Estas dos restauraciones forman parte de un proyecto de la Paramount para recuperar la obra de un cineasta a quien desde el IVAC califican como “maestro del cine entendido como entertainment”. Cleopatra, que se proyectará el 24 y el 27 de marzo en la sala Berlanga, fue una de las versiones más logradas de todas las que se habían acercado al personaje hasta entonces y está protagonizada por Claudette Colbert. Curiosamente, sólo sería superada por Mankiewicz treinta años después, con Elizabeth Taylor como protagonista.
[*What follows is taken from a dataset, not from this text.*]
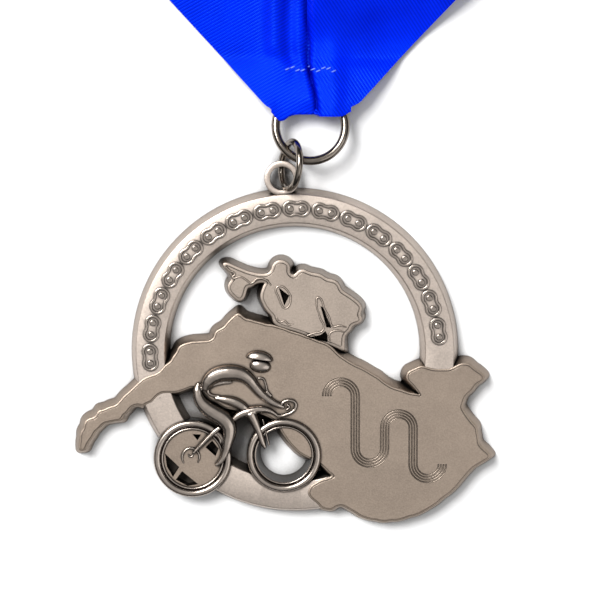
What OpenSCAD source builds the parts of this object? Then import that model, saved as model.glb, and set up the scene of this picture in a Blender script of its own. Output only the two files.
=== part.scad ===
// Sports finisher medal: a cast ring with a map plate, a cyclist in relief, two wire rings and a neck ribbon.
// It lies face up on its back. The origin is the ring's centre on the back face, and +Y points to the ribbon.

/* [Ring band] */
// Outer radius of the ring at its back
ring_r = 35.6; // [32:0.1:44]
// Width of the ring at its back
band_w = 8.4; // [7:0.1:12]
// Thickness of the ring
ring_t = 3.6; // [2.8:0.1:5]
// Distance that the walls of the casting slope in from the back to the face
draft = 1.1; // [0.2:0.1:1.4]

/* [Map plate] */
// Height of the plate's face above the ring's face
plate_step = 0.4; // [0.2:0.1:1]
// Depth of the engraved road lines
road_depth = 0.3; // [0.1:0.05:0.6]
// Width of one engraved road line
road_line_w = 0.26; // [0.2:0.02:0.34]
// Distance between neighbouring road lines
road_pitch = 0.56; // [0.45:0.01:0.6]

/* [Chain ornament] */
// Number of chain links on the ring
links = 17; // [12:1:20]
// Angle of the first link
chain_start = 199; // [190:1:205]
// Angle of the last link
chain_end = 3; // [0:1:20]
// Radius of a link's rounded end
link_r = 1.75; // [1.4:0.05:2]
// Width of a link's raised outline
link_line_w = 0.5; // [0.3:0.05:0.7]
// Height of the raised ornament
link_h = 0.4; // [0.2:0.05:0.8]

/* [Lug] */
// Sideways place of the lug
lug_x = -2.8; // [-6:0.1:6]
// Outer radius of the lug
lug_r = 3.8; // [3.4:0.1:4.6]
// Radius of the lug's hole
lug_hole_r = 2.5; // [2.1:0.1:2.8]
// Thickness of the lug
lug_t = 1.3; // [1:0.1:1.6]
// Height of the lug above the jump ring's lowest strand
lug_clear = 0.4; // [0.3:0.1:0.8]

/* [Wheels] */
// Radius of the rear wheel to the outside of its tyre
rear_r = 8.5; // [7:0.1:10]
// Radius of the front wheel to the outside of its tyre
front_r = 8.1; // [7:0.1:9.5]
// Radius of a tyre's round section
tyre_r = 0.8; // [0.6:0.05:1]
// Width of the front wheel's cast rim
rim_w = 1.8; // [1.4:0.1:2.4]
// Radius of the rear axle's hub
hub_r = 2.2; // [1.6:0.1:2.8]

/* [Cyclist] */
// Height of the bicycle frame above the plate
frame_h = 1; // [0.6:0.1:1.6]
// Height of the rider above the plate
rider_h = 1.6; // [1:0.1:2.4]
// Height of the helmet above the plate
helmet_h = 1.3; // [0.8:0.1:2]

/* [Jump ring] */
// Radius of the jump ring at the middle of its wire
jump_r = 5; // [4.8:0.1:6]
// Radius of the jump ring's wire
jump_wire_r = 0.75; // [0.6:0.05:0.8]
// Lean of the jump ring from upright
jump_lean = 22; // [15:1:26]
// Turn of the jump ring seen from above
jump_turn = -7.5; // [-10:0.5:0]

/* [Ribbon ring] */
// Radius of the ribbon ring at the middle of its wire
hoop_r = 7.45; // [7.2:0.05:9]
// Radius of the ribbon ring's wire
hoop_wire_r = 0.95; // [0.7:0.05:1]

/* [Ribbon] */
// Width of the ribbon
ribbon_w = 25; // [20:1:30]
// Thickness of the folded ribbon where it lies round the ring
cloth_t = 0.6; // [0.4:0.1:0.8]
// Thickness of the two arms that lie on the table
arm_t = 1.4; // [1.2:0.1:1.6]
// Angle of each ribbon arm from the middle line
arm_angle = 42; // [38:1:44]
// Height of the ribbon's folded spare length
stack_h = 7; // [5:0.5:10]

/* [Hidden] */
$fn = 96;

// The artwork is drawn for a ring of 35.6 mm radius, and spans the ring at any size.
art = ring_r / 35.6;
opening_r = ring_r - band_w;
face_z = ring_t + plate_step;
mid_r = ring_r - band_w / 2;
rear_at = [-22.3, -23.2] * art;
front_at = [-2.4, -22.4] * art;
far = 200;
gap = 0.1;

nickel = [0.72, 0.67, 0.63];
dark_nickel = [0.55, 0.52, 0.49];
polished = [0.8, 0.77, 0.73];
blue = [0.05, 0.2, 0.9];

plate_points = [[-47, -21.6], [-46.8, -19], [-44.8, -14.3], [-41.5, -12.4], [-38, -10.4], [-34.2, -6.7],
    [-28.7, -3.3], [-27, -1.9], [-25.3, 1.3], [-23.2, 2.3], [-19.8, 2.7], [-17.7, 3.2], [-15.5, 5.6],
    [-13.4, 8], [-12.1, 9], [-10.8, 7.6], [-4.9, 6.3], [1.5, 4.2], [7.4, 1.9], [10.8, -1.1],
    [15.9, -3.9], [21.4, -7.5], [27.2, -9.2], [24, -5.5], [24.4, -4.1], [27.4, -2.7], [30.8, -3.5],
    [33.3, -3.5], [36.3, -2.1], [38, -2.3], [41.4, -5.3], [37.1, -9.5], [36.3, -11.9], [37.6, -13.9],
    [39.7, -16.3], [40.1, -19.9], [42.8, -22.8], [39.2, -25.1], [35, -29.9], [30.8, -33.5],
    [26.5, -35.9], [22.3, -37.1], [18.9, -37.3], [15.4, -36.5], [12, -34.7], [10.1, -33.7], [8.2, -34.7],
    [5.7, -34.3], [2.7, -31.1], [3.6, -29.1], [5.7, -27.9], [8.2, -27.1], [5, -24.2], [0.6, -21.9],
    [-1.2, -20], [-2.8, -17.7], [-3.6, -15.9], [-5.5, -14.2], [-9, -12.8], [-12, -13], [-15, -12.3],
    [-18.5, -10.5], [-20.5, -8.6], [-22, -7.4], [-24.8, -8.5], [-27.4, -8.7], [-30.4, -9.9],
    [-32.1, -11.1], [-34.2, -11.4], [-36.3, -13.1], [-37.6, -14.9], [-41.5, -15.5], [-44, -18.6],
    [-45.6, -21.5]];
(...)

Posiblemente Mankiewicz, cuando aceptó el encargo de la Fox para rodar Cleopatra, se acordaba de aquella noche de octubre de 1950 en la que DeMille casi hundió su carrera. ¿Qué mejor venganza que hacer una película mejor que la original?

Por su parte Sansón y Dalila se proyectará el 23, 25 y 26 de marzo y tiene como protagonistas al muy limitado Victor Mature (temeroso y cobarde, sacó de quicio a DeMille)y, sobre todo, a Hedy Lamarr, la gran y bella actriz e inventora austriaca, creadora de la tecnología por la que funciona el wifi, y que aporta sensualidad y divertidos matices dentro de los castos parámetros de DeMille. Con su argumento infantil y sus excesos kitsch, Sansón y Dalila se ha convertido en un clásico del cine kolossal como antes lo fue Cleopatra. Así pues son dos oportunidades excelentes para redescubrir la ampulosidad barroca de un cineasta que merece una revisión, una vez el paso de los años ha permitido ver el bosque con nitidez.